Bisnis.com, JAKARTA — Kinerja ekspor industri keramik mengalami penurunan 13 persen pada Januari–Agustus 2021 dibandingkan dengan periode yang sama tahun lalu.
Ketua Umum Asosiasi Aneka Keramik Indonesia (Asaki) Edy Suyanto mengatakan kendala seperti mahalnya ongkos pengangkutan dan lockdown di sejumlah netara tujuan ekspor, menjadi faktor yang menekan kinerja pengapalan keramik.
Padahal sepanjang tahun lalu, ekspor keramik mampu mencatatkan angka pertumbuhan tertinggi sejak 2015, yakni sebesar 23 persen.
"Kinerja ekspor tahun ini kurang menggembirakan dibanding dengan tahun lalu dengan beberapa kendala utama seperti masih sangat mahalnya biaya kontainer ekspor dan gangguan lockdown," katanya kepada Bisnis, Kamis (7/10/2021).

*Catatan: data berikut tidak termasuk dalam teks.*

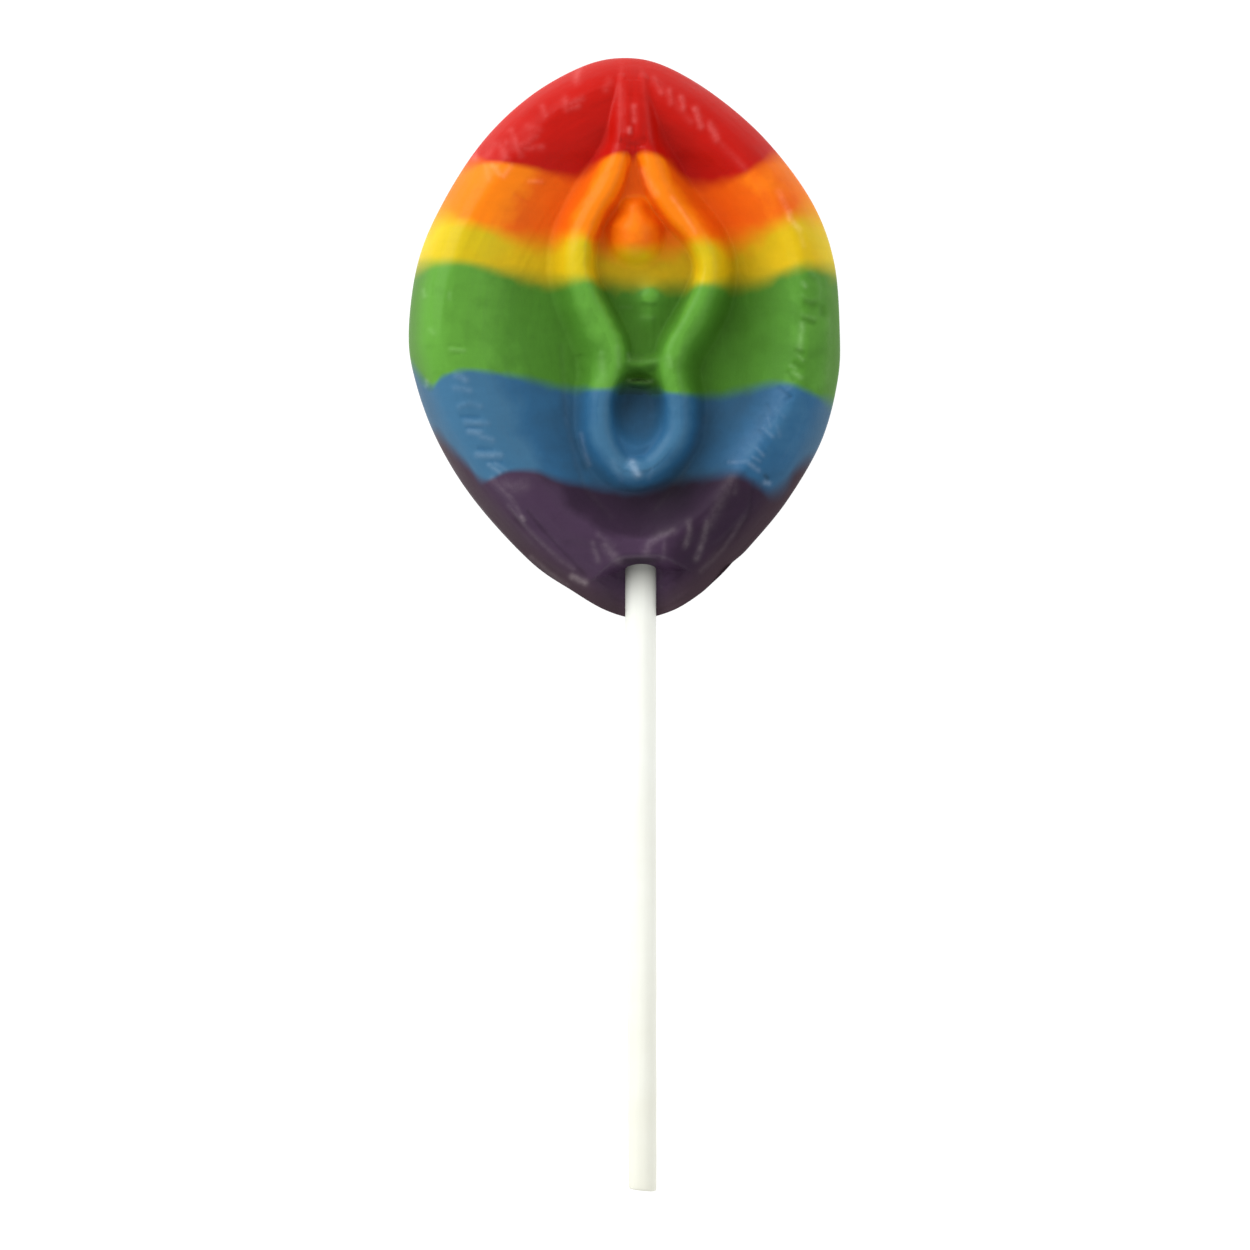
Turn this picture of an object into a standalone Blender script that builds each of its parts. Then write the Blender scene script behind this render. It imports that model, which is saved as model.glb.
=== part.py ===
"""A rainbow hard-candy lollipop in the shape of a vulva, lying on its flat back.

The head was cast in an open mould, one colour after another, so it is six layers of sugar that run
through its whole thickness, with a round stick set into the lower two. The frame has +Z out of the
relief, +Y towards the head's round end and its origin under the middle of the whole lollipop.

Sizes in the tables are millimetres; MM turns them into metres where points are placed.
"""

import math

import bmesh
import bpy
import numpy as np
from mathutils import Matrix, Vector

MM = 0.001

# ---- head: outline and edge -------------------------------------------------------------------
HEAD_CENTRE = (0.0, 38.0)
OUTLINE = (
    (0.0, 76.3), (-5.6, 75.2), (-12.7, 71.2), (-19.1, 65.1), (-24.4, 57.0), (-27.8, 49.0), (-29.1, 39.5),
    (-28.2, 32.8), (-25.2, 24.7), (-20.2, 16.7), (-12.8, 8.6), (-7.1, 4.6), (-2.4, 1.9), (1.9, 0.9),
    (6.3, 1.9), (10.1, 4.2), (12.2, 6.2), (13.4, 7.6), (14.8, 8.7), (16.8, 10.6), (21.8, 16.7), (26.4, 24.7),
    (28.6, 32.8), (28.9, 39.5), (28.1, 49.0), (25.1, 57.0), (19.1, 65.1), (12.2, 71.2), (5.4, 75.2))
RIM_HEIGHT = 4.6
BACK_BEVEL = 0.7

# Along the head: y, height of the outer ridge, width of its outer wall, roundness of that wall
# (1 is a straight ramp, 2 a quarter ellipse) and level of the valley inside the ridge.
BODY = (
    (0.0, 5.2, 9.0, 1.3, 4.6),
    (7.5, 8.4, 8.6, 1.4, 6.8),
    (10.5, 9.3, 8.4, 1.45, 7.4),
    (13.0, 10.2, 8.0, 1.5, 7.2),
    (22.0, 12.0, 7.0, 1.7, 7.3),
    (33.0, 13.0, 6.1, 1.9, 7.6),
    (46.0, 13.3, 5.6, 1.9, 7.6),
    (60.0, 12.5, 5.2, 1.9, 8.3),
    (64.0, 12.0, 5.0, 1.9, 9.5),
    (68.0, 11.4, 4.8, 1.9, 10.3),
    (72.0, 10.7, 4.6, 1.9, 10.3),
    (76.3, 8.8, 4.2, 1.9, 8.8))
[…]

Edy melanjutkan penurunan ekspor terjadi untuk beberapa negara tujuan seperti Filipina, Taiwan, Amerika Serikat, Korea Selatan, dan Inggris.
Dia melanjutkan mahalnya biaya kontainer bahkan secara absolut lebih besar daripada total nilai produk keramik yang diekspor. Hal itu memaksa pembeli luar negeri untuk menunda pemesanan.

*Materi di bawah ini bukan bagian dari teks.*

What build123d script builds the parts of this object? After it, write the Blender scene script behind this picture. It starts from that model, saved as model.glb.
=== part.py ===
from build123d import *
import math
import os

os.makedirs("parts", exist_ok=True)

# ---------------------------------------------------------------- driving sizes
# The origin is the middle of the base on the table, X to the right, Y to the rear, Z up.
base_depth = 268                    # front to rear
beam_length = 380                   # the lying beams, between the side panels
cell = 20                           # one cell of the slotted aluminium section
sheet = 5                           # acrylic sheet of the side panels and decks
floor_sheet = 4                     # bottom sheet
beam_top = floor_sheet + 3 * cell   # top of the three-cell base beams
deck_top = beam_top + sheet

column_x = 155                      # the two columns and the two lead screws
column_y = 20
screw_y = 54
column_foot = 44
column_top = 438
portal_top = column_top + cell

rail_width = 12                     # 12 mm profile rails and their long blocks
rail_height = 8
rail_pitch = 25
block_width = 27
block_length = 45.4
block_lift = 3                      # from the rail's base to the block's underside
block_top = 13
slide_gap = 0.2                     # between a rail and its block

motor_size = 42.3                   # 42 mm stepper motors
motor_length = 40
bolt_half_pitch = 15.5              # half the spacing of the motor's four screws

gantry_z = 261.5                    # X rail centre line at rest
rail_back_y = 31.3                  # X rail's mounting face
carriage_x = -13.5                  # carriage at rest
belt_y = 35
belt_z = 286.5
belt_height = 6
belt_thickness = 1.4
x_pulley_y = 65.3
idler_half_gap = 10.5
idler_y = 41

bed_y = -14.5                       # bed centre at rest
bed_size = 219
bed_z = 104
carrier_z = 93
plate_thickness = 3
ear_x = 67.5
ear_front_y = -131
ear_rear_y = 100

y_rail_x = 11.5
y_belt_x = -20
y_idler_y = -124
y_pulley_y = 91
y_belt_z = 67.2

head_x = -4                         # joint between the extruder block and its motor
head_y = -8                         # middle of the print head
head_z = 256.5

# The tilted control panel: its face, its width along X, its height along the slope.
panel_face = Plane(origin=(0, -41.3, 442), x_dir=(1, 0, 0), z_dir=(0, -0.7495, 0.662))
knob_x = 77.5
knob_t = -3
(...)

Sementara itu, terkait dengan krisis energi di China yang kini juga merembet ke India, Edy mengatakan hingga kuartal terakhir tahun ini dampaknya belum akan terasa pada berkurangnya produk impor di pasar domestik.
Seperti diketahui, China dan India bersama dengan Vietnam merupakan negara pesaing yang produknya banyak membanjiri pasar dalam negeri. Impor keramik dari China bahkan melonjak 105 persen pada periode Januari-Juli 2021, sedangkan dari India naik 20 persen.
Adapun krisis energi di China yang memaksa pabrik-pabrik menghentikan aktivitas produksi, kini merembet ke India yang mulai kekurangan batu bara.
"Untuk jangka pendek di kuartal IV/2021 sepertinya gangguan energi di China dan India tidak terlalu mempengaruhi keberadaan produk impor keramik di dalam negeri karena lonjakan ekspor yang luar biasa," ujar Edy.
Dia mengatakan para importir masih memiliki stok yang lebih dari cukup untuk memasok pasar dalam negeri.